Os eleitos, os escolhidos, são aqueles que entenderam que urge rezar sempre sem desencorajar-se (sem desistir). São os que entenderam e que têm a certeza que são amados e “olhados” pelo Senhor. São os que buscam o Senhor e amam-No como Ele mesmo os busca e os ama. Os escolhidos vivem “tensionados” em direção ao Senhor Deus e desta maneira encontram sua dignidade, sua imagem e sua semelhança, salvam a própria humanidade e salvam toda a criação nesta sua relação com Deus.
- “... clamando por ele dia e noite ...” (v. 7) por Aquele que é o pai dos órfãos e o protetor das viúvas (Cf. Sl 68,6). De um lado parece que nós somos pacientes para com Deus (esperamos sua resposta) e de outro lado parece que Deus é paciente para conosco (espera nossa conversão), como diz a carta de São Pedro: “... um dia diante do Senhor é como mil anos, e mil anos como um dia. O Senhor não retarda o cumprimento de sua promessa ... mas usa da paciência para convosco. ... quer que todos se arrependam" (2Pd 3, 8-9). De um lado, Deus tem paciência: um dia é como se fosse mil anos. De outro lado, o Senhor tem urgência, nos quer convertido como uma viúva que encontra o Esposo: mil anos como um dia.
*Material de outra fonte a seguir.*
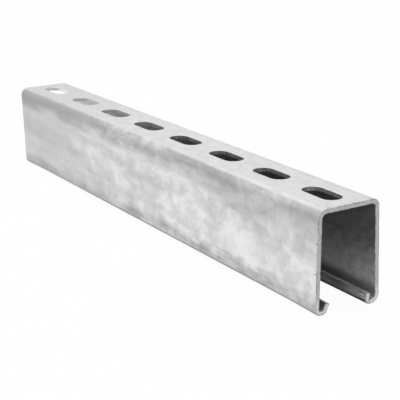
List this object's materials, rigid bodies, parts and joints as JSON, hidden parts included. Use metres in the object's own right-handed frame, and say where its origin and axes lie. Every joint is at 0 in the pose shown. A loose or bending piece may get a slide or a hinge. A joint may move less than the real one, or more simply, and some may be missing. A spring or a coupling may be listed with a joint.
{
  "type": "slotted strut channel",
  "caption": "Deep C-section steel strut channel with inturned lips along its open side and a row of long slots along its web.",
  "frame": {"origin": "centre of the bounding box's bottom: the middle of the length, midway between the legs, on the floor that the lips rest on", "axes": "+X along the channel, +Y across it, +Z out of the slotted web; the open side faces -Z"},
  "size_m": [0.4064, 0.044, 0.0619],
  "materials": {
    "galvanised_steel": "hot-dip galvanised, dull mottled zinc with light scratches; cut ends of bare steel"
  },
  "bodies": {
    "root": {"strut_channel": "galvanised_steel"}
  },
  "joints": []
}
“A demora de Deus”. Deus – porque é amor – tem desejo infinito por nós e espera que não percamos esse seu desejo, amor, por nós. Como pode acontecer isso? Se nós O desejamos – e não somente as coisas d´Ele – nós não perderemos seu desejo por nós, pois haverá encontro entre a criatura e o Criador. De qualquer maneira o ser humano tem precisão desse amor, desse desejo infinito para que finalmente se torne “gente”, se saia de um mero projeto “terreno” de vida. Se O desejarmos teremos acesso ao desejo infinito de Deus por nós. O drama é que os homens não buscam, não rezam, não desejam e terminam por rejeitar o desejo, o amor, de Deus. Mas Deus espera, tem paciência.
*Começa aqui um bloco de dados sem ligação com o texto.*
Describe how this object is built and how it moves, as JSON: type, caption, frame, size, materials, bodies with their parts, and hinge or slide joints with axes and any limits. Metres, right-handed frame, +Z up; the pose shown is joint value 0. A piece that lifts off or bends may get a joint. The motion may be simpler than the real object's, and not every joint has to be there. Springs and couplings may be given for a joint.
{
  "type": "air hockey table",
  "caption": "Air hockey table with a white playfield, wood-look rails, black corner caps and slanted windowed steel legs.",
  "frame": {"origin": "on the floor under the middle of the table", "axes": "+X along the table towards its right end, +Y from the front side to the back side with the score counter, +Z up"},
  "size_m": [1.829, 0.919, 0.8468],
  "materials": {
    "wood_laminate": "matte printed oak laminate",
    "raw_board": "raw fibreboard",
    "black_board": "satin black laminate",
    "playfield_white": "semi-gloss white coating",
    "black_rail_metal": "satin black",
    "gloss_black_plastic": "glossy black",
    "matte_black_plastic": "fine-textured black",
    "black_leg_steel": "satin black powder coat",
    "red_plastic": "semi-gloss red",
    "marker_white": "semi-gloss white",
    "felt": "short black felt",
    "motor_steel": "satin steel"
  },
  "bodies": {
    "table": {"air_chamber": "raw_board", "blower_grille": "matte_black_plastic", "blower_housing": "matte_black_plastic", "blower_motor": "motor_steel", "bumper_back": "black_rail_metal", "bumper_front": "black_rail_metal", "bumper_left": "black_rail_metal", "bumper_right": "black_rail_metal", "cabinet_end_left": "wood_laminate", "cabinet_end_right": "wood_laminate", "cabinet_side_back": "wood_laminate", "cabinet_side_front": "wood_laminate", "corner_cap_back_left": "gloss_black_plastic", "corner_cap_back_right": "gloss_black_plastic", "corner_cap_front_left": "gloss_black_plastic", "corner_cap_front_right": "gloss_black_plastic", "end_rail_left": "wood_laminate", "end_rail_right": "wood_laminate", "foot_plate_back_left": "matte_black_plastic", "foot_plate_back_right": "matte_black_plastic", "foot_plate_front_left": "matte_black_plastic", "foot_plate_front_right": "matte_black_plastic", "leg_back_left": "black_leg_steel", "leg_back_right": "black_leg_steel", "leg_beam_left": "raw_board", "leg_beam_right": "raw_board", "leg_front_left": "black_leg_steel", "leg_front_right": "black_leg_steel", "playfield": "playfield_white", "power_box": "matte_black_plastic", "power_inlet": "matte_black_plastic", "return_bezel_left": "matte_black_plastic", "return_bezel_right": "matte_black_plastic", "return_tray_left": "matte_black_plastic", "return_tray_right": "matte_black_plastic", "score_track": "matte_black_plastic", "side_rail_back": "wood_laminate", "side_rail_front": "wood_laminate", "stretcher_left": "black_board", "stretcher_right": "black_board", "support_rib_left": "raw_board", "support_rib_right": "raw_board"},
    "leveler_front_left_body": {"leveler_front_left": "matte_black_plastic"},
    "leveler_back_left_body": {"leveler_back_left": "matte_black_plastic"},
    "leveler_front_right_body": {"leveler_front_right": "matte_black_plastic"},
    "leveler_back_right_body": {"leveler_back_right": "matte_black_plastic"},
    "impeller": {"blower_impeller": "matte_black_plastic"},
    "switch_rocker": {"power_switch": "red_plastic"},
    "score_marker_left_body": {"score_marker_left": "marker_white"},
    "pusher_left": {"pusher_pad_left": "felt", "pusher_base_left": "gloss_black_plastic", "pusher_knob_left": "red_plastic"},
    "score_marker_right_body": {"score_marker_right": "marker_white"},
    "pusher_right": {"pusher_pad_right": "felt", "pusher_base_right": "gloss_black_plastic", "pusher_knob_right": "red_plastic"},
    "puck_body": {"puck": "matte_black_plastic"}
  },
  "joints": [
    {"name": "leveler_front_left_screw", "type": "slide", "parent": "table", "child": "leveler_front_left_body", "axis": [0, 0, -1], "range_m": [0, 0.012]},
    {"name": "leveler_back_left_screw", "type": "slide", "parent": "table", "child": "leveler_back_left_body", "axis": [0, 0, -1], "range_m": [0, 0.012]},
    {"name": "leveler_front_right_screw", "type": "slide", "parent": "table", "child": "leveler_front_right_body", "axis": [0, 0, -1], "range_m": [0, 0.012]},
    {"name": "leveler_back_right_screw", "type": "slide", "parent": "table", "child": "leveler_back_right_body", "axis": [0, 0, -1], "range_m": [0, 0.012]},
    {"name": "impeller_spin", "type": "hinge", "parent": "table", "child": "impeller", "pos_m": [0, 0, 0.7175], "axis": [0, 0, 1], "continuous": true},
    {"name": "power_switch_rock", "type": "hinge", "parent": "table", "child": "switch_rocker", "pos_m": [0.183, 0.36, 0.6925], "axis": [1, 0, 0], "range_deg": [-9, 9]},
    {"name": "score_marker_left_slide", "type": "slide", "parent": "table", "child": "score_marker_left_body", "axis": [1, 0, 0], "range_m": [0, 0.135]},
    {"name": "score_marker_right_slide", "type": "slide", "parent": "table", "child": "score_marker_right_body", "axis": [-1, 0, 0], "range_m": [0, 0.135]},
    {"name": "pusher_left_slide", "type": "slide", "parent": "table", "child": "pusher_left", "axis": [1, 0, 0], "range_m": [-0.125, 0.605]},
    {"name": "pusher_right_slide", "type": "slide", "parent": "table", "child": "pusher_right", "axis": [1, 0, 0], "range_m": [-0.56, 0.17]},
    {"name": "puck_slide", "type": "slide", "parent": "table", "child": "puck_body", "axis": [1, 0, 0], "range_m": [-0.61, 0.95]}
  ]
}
- “Digo-vos que em breve lhes fará justiça” (v. 8). Quando a comunidade cristã se mantém com o seu Senhor (orar sem desistir), abraça seu amor, pensamento, seus juízo e ações, significa que não mais é uma viúva porque finalmente encontrou o seu Esposo. Aqui o Reino já está acontecendo no cotidiano, não há mais desamparo porque estão unidos, aconteça o que acontecer (“Na alegria e na tristeza, na saúde e na doença”). Os meios e os caminhos nem sempre sabemos, mas a providência divina tem mostrado e dado provas de como realmente a salvação e o livramento acontecem, a justiça vai sendo realizada, os corações separados se reconciliam. Quem não se lembra de Noé? Enquanto o dilúvio se formava a família de Noé que esperava em Deus se salvou, enquanto outros.... E quem não se lembra de Ló? Enquanto a família de Ló saia de Sodoma, os demais habitantes.....
- “Digo-vos que em breve lhes fará justiça. Mas, quando vier o Filho do Homem, acaso achará fé sobre a terra?” (v. 8)
Fé é adesão aos pensamentos, juízos e atitudes do Senhor. Tal adesão acontece pela oração incessante, pela busca e o desejo d´Ele. Importa que nossa fé seja de tal quilate que cheguemos a amar com aquele amor que recebemos de Deus. Desta maneira o Reino vai acontecendo no nosso dia-a-dia.
A Bíblia termina com uma oração: “Vem, Senhor Jesus”. Oração que expressa aquele desejo maior pelas coisas do Alto, pelo amor, pela verdade e pelo bem. Para que o nosso desejo não seja pequeno, oremos sem cessar até que o nosso desejo se torne infinito, se torne desejo do Esposo, do Esposo da viúva desamparada que é a comunidade cristã neste mundo, que é toda alma cristã que anseia por novos céus e nova terra. Que a nossa oração nos leve a desejar o Senhor das bênçãos e não meramente as bênçãos do Senhor.